His film credits included Get Carter and Bond movie Tomorrow Never Dies.
Catherine Sparks, Rigby's sister, said: "We are so proud of Terry and are going to miss him terribly."
"He was true to his art and respected by all the industry - he was the actor's actor," she added.
Rigby's interest in acting began while in the Boy Scouts and then at grammar school in Birmingham and later in the Royal Air Force.
He went on to gain a place at the Royal Academy of Dramatic Arts where he trained alongside the late John Thaw.
The actor took an early interest in the playwright Harold Pinter.

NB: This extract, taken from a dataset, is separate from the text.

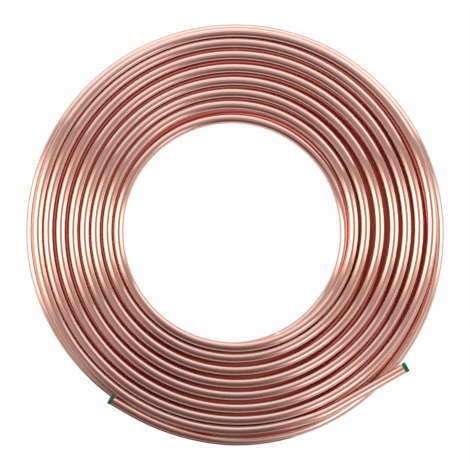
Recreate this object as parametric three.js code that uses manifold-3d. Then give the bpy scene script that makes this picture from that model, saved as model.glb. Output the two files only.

In 1965 he starred as Joey in The Homecoming, and as thuggish manservant, Briggs, in No Man's Land a decade later.
Rigby (l) starred as Dr Watson opposite Tom Baker
He also took on the role of Davies in The Caretaker.
Rigby became close friends with Pinter, and in an interview with The Guardian newspaper in 2003, he said: "I used to go round to his house in Hanover Terrace. I had that irritating habit of just turning up, which I suppose is a working class thing."
Rigby collaborated on several occasions with theatre director Sir Peter Hall, most recently in 2005 on Samuel Beckett's Waiting for Godot.
He also played Dr Watson in the BBC's 1982 adaptation of the Hound of the Baskervilles, opposite Tom Baker as Sherlock Holmes.
The actor's spokesman Peter Charlesworth said: "He will be sorely missed. There are not so many like him any more.
"He was a very powerful character actor, able to play villains and nice roles with ease. He was particularly good at playing Pinter roles, which were very difficult."